Il arrive, une feuille volante à la main, à son en-tête et avec «votre Sepp Blatter» en signature. Et se presse de la distribuer aux présents ; les Italiens de la Gazzetta dello Sport, les Espagnols du Mundo Deportivo et Libération : une dénonciation des agissements de la commission d'éthique, son œuvre, qu'il compare désormais «à l'Inquisition». Le président (suspendu) de la Fédération internationale de foot (Fifa) est d'excellente humeur ce mardi, quand il reçoit à l'hôtel Dolder Waldhaus en surplomb du lac de Zurich : une grande vivacité d'esprit, un maniement assez sûr du second degré et la petite histoire mélangée à la grande, bons mots compris - «Libération, c'est le nom de votre journal et c'est aussi ce à quoi j'aspire.» Sur l'OM : «J'ai assisté à un match au Vélodrome à l'époque où Didier Deschamps était l'entraîneur. Il y avait un très bon joueur argentin [Lucho Gonzalez, ndlr]. Aujourd'hui, les Marseillais sont déjà contents quand ils font un match nul.» L'empereur contre-attaque.

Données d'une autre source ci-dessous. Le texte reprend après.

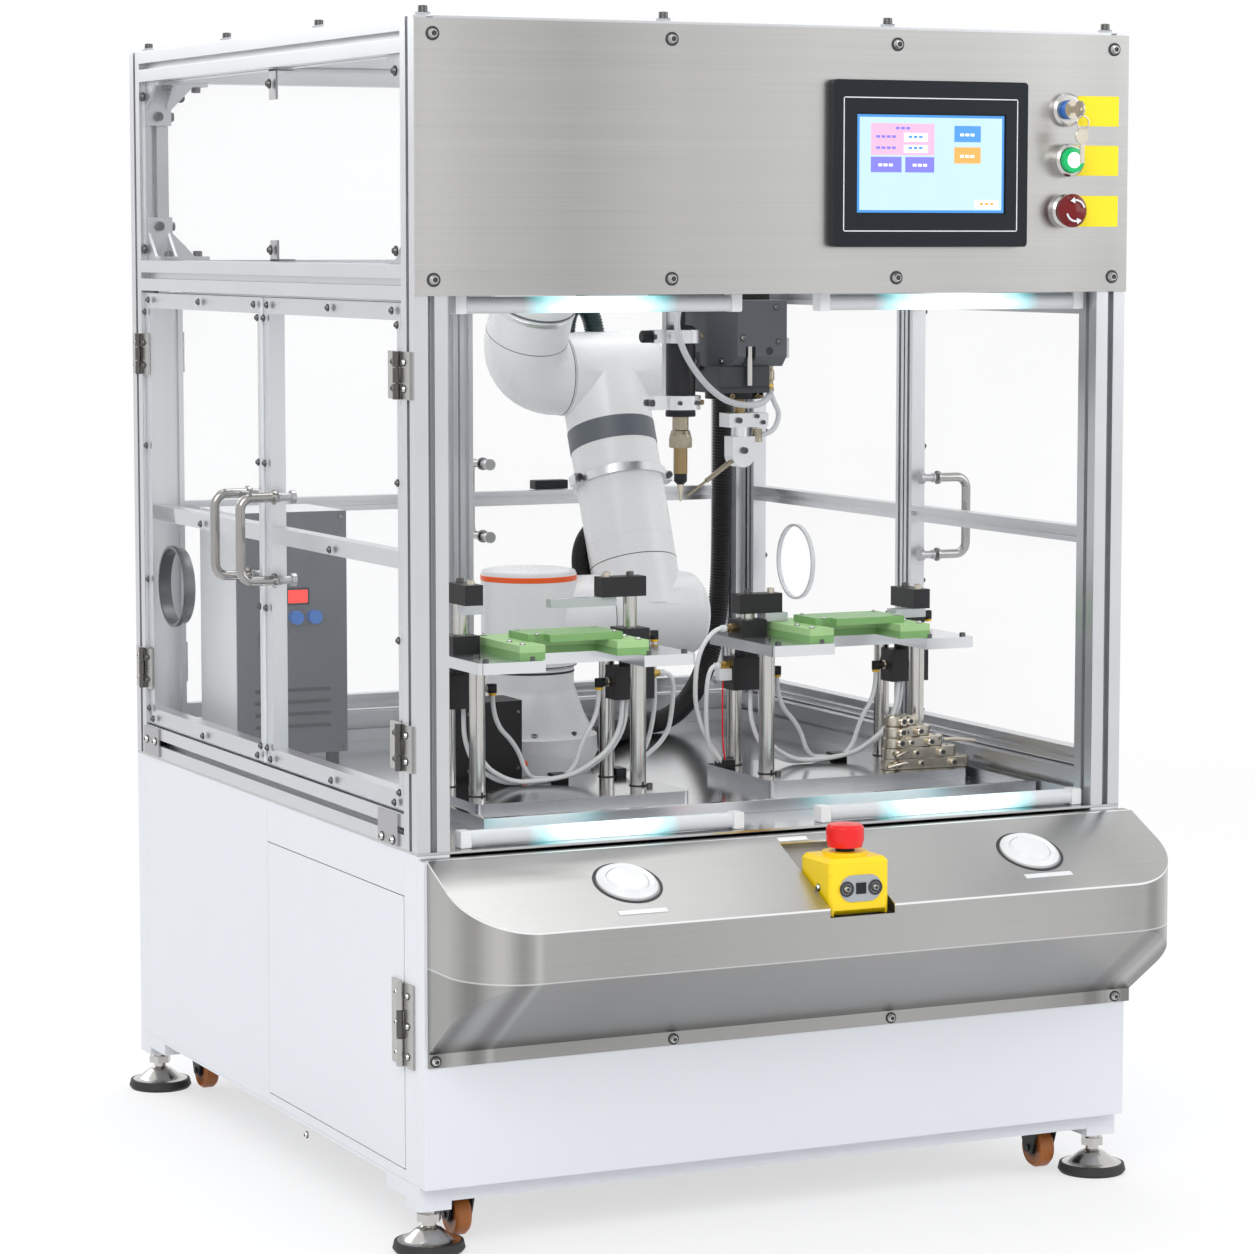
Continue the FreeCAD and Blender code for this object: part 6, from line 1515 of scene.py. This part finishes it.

Allez-vous vous rendre jeudi à la convocation du Comité d’éthique de la Fifa ?
Bien sûr. J'ai été suspendu [le 5 octobre, pour trois mois, ndlr] sans être écouté, alors… Je veux me défendre. Remarquez, en principe, je n'ai pas le droit d'entrer dans les locaux puisque je suis suspendu [sourire].
Le porte-parole du comité d’éthique a annoncé vendredi dans l’Equipe votre probable condamnation…
Oui. C'est choquant. Comme il est choquant de voir fuiter dans la presse les conclusions de la chambre d'instruction du comité d'éthique [qui servent de base à la chambre de jugement, chargée d'énoncer le verdict], qui n'ouvrent que deux possibilités : deux ans de suspension et 160 000 francs suisses d'amende, ou suspension à vie. Il n'y a aucune confidentialité dans cette opération. Or, c'est un des points fondamentaux du code d'éthique : je le sais puisque j'ai créé ce comité d'éthique [en 2004]. Il est dit que, si ses membres manquent de confidentialité, la commission de discipline doit suspendre les personnes concernées.
Sur le fond ?
Je vais être très clair : dans le football, je n'ai jamais de ma vie fait quelque chose que je devrais me reprocher sur le plan de la conscience - on parle d'éthique - ou sur le plan du droit - on parle de pénal. Je peux aller devant n'importe quel tribunal avec la conscience tranquille. Si on voulait m'éliminer, on a failli réussir : le 1er novembre [date de son malaise], si je n'avais pas été aux urgences de l'hôpital de Zurich, où pratiquent de très grands médecins, vous auriez écrit mon épitaphe.
Comme vous le faites aujourd’hui, le président de l’Union européenne de football et candidat jusqu’ici empêché à la présidence de la Fifa, Michel Platini, s’est plaint de la malveillance de la chambre d’instruction du comité d’éthique. A quel jeu joue cette commission ?
Je ne sais pas si elle veut empêcher Michel Platini d’être élu président de la Fifa ou si elle veut me donner un coup de pied, à moi.